Renforcer la cohésion d’équipe autour des échecs partagés
Paradoxalement, les échecs collectifs peuvent constituer de puissants facteurs de cohésion lorsqu’ils sont abordés de manière constructive. Traverser ensemble des difficultés et en ressortir plus forts crée des liens durables entre les membres d’une équipe ou d’une organisation.
La vulnérabilité partagée face à l’échec humanise les relations professionnelles et renforce la solidarité. Les leaders qui reconnaissent ouvertement leur part de responsabilité dans un échec collectif démontrent une authenticité qui inspire confiance et respect. Des pratiques comme les cercles de partage d’échecs, où chacun expose une expérience difficile et ce qu’il en a appris, contribuent à désacraliser l’erreur tout en créant un sentiment d’appartenance. Cette approche s’inscrit dans une vision du travail où la performance collective prime sur les ego individuels. L’échec devient alors un ciment social qui renforce la résilience organisationnelle face aux défis futurs.
Intégrer les échecs dans le système d’évaluation et de reconnaissance
La façon dont une organisation évalue et récompense ses membres influence profondément les comportements. Un système qui sanctionne systématiquement l’échec encouragera la dissimulation des erreurs et le refus de prendre des risques, limitant ainsi les possibilités d’apprentissage collectif.

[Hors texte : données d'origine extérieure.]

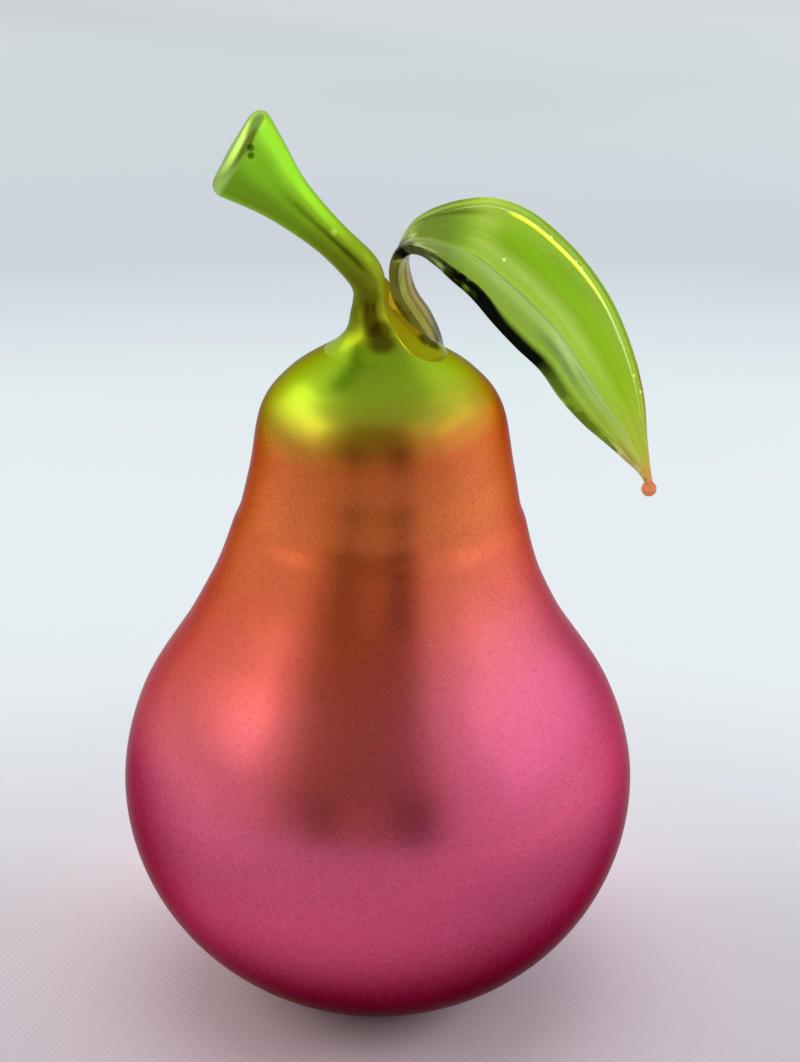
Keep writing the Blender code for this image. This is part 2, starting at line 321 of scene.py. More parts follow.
# %% The two rims of the leaf, from root to tip
LEAF_FRONT = [
    (0.0124, -0.0062, 0.1436),
    (0.0094, -0.0065, 0.1496),
    (0.0064, -0.0055, 0.1537),
    (0.0038, -0.0045, 0.1581),
    (0.0032, -0.0045, 0.1627),
    (0.0038, -0.0055, 0.1660),
    (0.0058, -0.0070, 0.1683),
    (0.0086, -0.0085, 0.1683),
    (0.0113, -0.0105, 0.1670),
    (0.0148, -0.0130, 0.1645),
    (0.0191, -0.0145, 0.1611),
    (0.0236, -0.0155, 0.1561),
    (0.0282, -0.0160, 0.1513),
    (0.0328, -0.0160, 0.1468),
    (0.0368, -0.0150, 0.1406),
    (0.0412, -0.0135, 0.1351),
    (0.0457, -0.0120, 0.1305),
    (0.0501, -0.0100, 0.1259),
    (0.0532, -0.0085, 0.1225),
    (0.0549, -0.0078, 0.1200),
    (0.0554, -0.0075, 0.1182),
]
LEAF_BACK = [
    (0.0132, 0.0015, 0.1430),
    (0.0123, 0.0015, 0.1485),
    (0.0103, 0.0025, 0.1530),
    (0.0076, 0.0030, 0.1570),
    (0.0060, 0.0030, 0.1617),
    (0.0057, 0.0030, 0.1657),
    (0.0061, 0.0030, 0.1682),
    (0.0076, 0.0035, 0.1712),
    (0.0109, 0.0045, 0.1735),
    (0.0168, 0.0060, 0.1753),
    (0.0236, 0.0070, 0.1757),
    (0.0309, 0.0080, 0.1729),
    (0.0382, 0.0080, 0.1669),
    (0.0438, 0.0075, 0.1605),
    (0.0484, 0.0055, 0.1535),
    (0.0520, 0.0030, 0.1449),
    (0.0542, 0.0000, 0.1366),
    (0.0550, -0.0030, 0.1281),
    (0.0556, -0.0055, 0.1233),
    (0.0560, -0.0064, 0.1198),
    (0.0560, -0.0066, 0.1181),
]
LEAF_ROWS, LEAF_RING = 200, 96
front_curve, back_curve = smooth(LEAF_FRONT, STEPS_PER_KNOT), smooth(LEAF_BACK, STEPS_PER_KNOT)
leaf_line = (front_curve + back_curve) / 2
front_rim = evenly_spaced(front_curve, leaf_line, LEAF_ROWS)
back_rim = evenly_spaced(back_curve, leaf_line, LEAF_ROWS)
leaf_way = np.gradient((front_rim + back_rim) / 2, axis=0)
leaf_width = np.linalg.norm(back_rim - front_rim, axis=1)
print("leaf is", round(float(leaf_width.max()), 4), "m across at its widest")

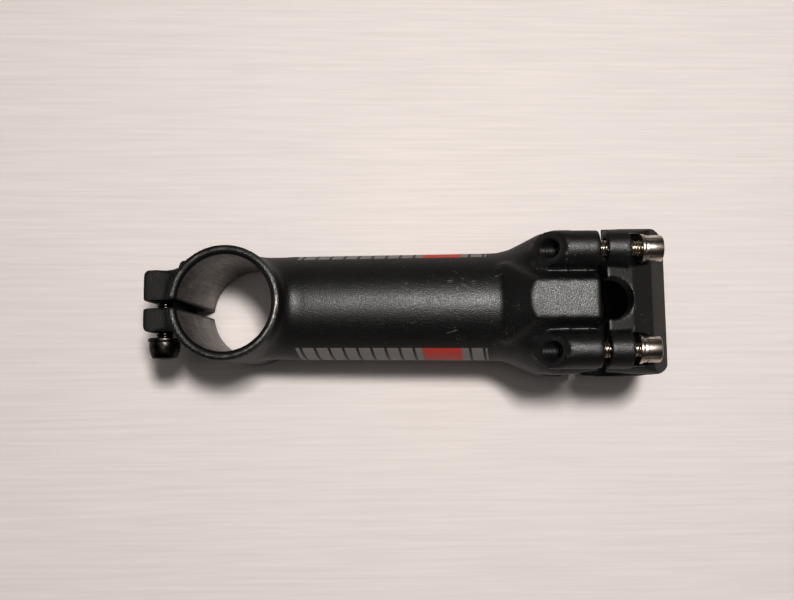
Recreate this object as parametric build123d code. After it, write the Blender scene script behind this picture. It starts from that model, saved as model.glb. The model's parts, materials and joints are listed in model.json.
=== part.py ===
from build123d import *

import os
from math import cos, radians, sin, tan

os.makedirs("parts", exist_ok=True)

# Handlebar stem, threadless clamp type, in millimetres.
# Row frame: origin at the centre of the steerer bore, half way up the collar; +Z along the
# steerer axis; +X forwards towards the handlebar; +Y is left. The slot and both pinch bolts are
# at -X, and the two bolts go in from opposite sides.
# Extension frame: the same origin, turned about Y by STEM_ANGLE, so that its x runs from the
# steerer axis to the handlebar axis.

# ---------------------------------------------------------------- driving dimensions
STEM_LENGTH = 110.0        # steerer axis to handlebar axis, along the extension
STEM_ANGLE = 7.0           # how far the extension drops from square to the steerer, degrees

STEERER_D = 28.6           # steerer tube the collar clamps
COLLAR_H = 40.0            # stack height of the collar
COLLAR_WALL = 2.7
COLLAR_ROUND = 0.7         # rounding of the collar's outer rims
BORE_CHAMFER = 0.8
SLOT_W = 2.0               # pinch slot between the two ears
EAR_LEFT_T = 9.4           # thickness of the ear on +Y
EAR_RIGHT_T = 7.2          # thickness of the ear on -Y
EAR_DROP = 2.6             # how far the ears stop short of each collar face
EAR_SWEEP_R = 12.0         # hollow that runs from the left ear into the collar
EAR_CORNER_R = 2.0
PINCH_BOLT_Z = 11.5        # each pinch bolt's height above and below the bore centre
PINCH_BOLT_GAP = 0.5       # from a pinch bolt to the outside of the collar

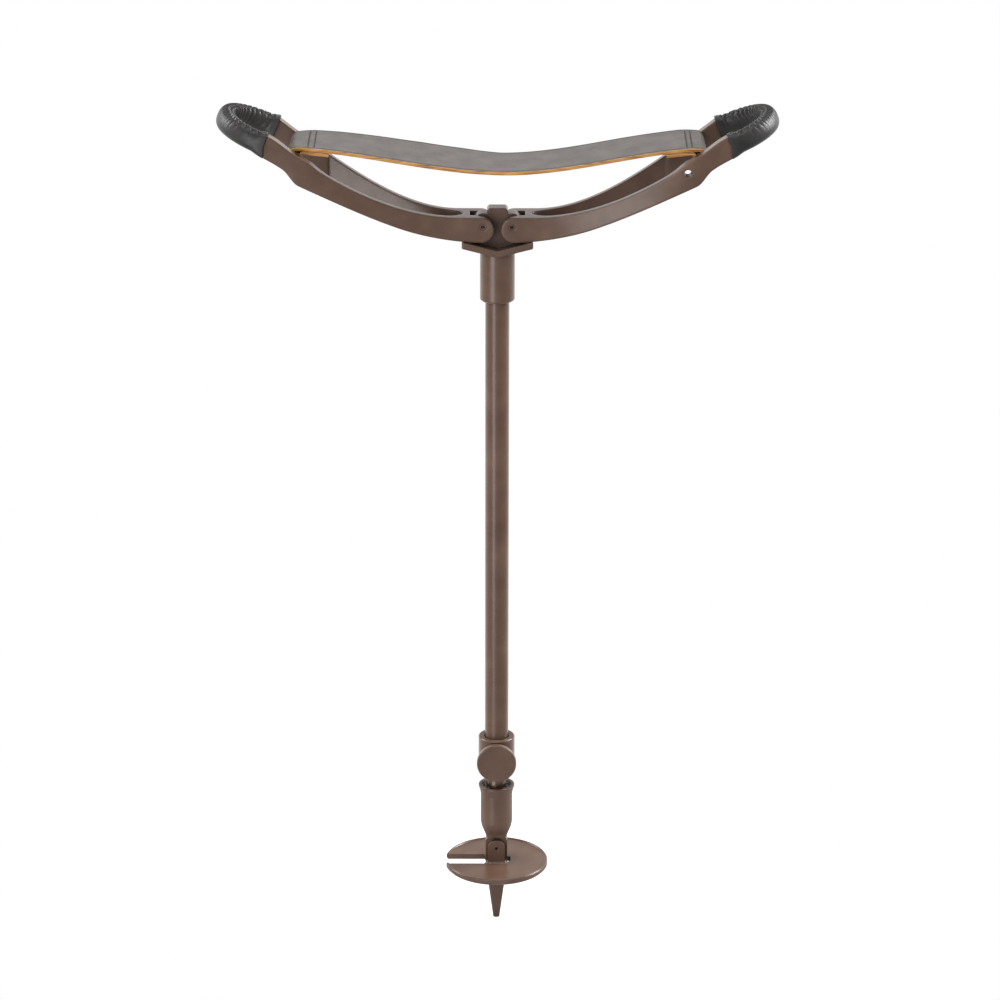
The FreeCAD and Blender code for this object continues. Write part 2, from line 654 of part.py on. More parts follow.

Les organisations avant-gardistes modifient leurs systèmes d’évaluation pour valoriser non seulement les réussites mais aussi la capacité à tirer parti des échecs. Des critères comme la prise de risque calculée, la transparence face aux erreurs ou la contribution aux apprentissages collectifs sont intégrés aux évaluations de performance. Certaines entreprises vont jusqu’à instaurer des prix de l’échec instructif, récompensant les initiatives qui, bien qu’infructueuses, ont généré des apprentissages significatifs pour l’organisation. Google X, le laboratoire d’innovation de Google, célèbre ainsi les projets abandonnés qui ont produit des connaissances précieuses. Cette approche transforme radicalement la perception de l’échec, qui devient une étape normale et valorisée du processus d’innovation et d’amélioration continue.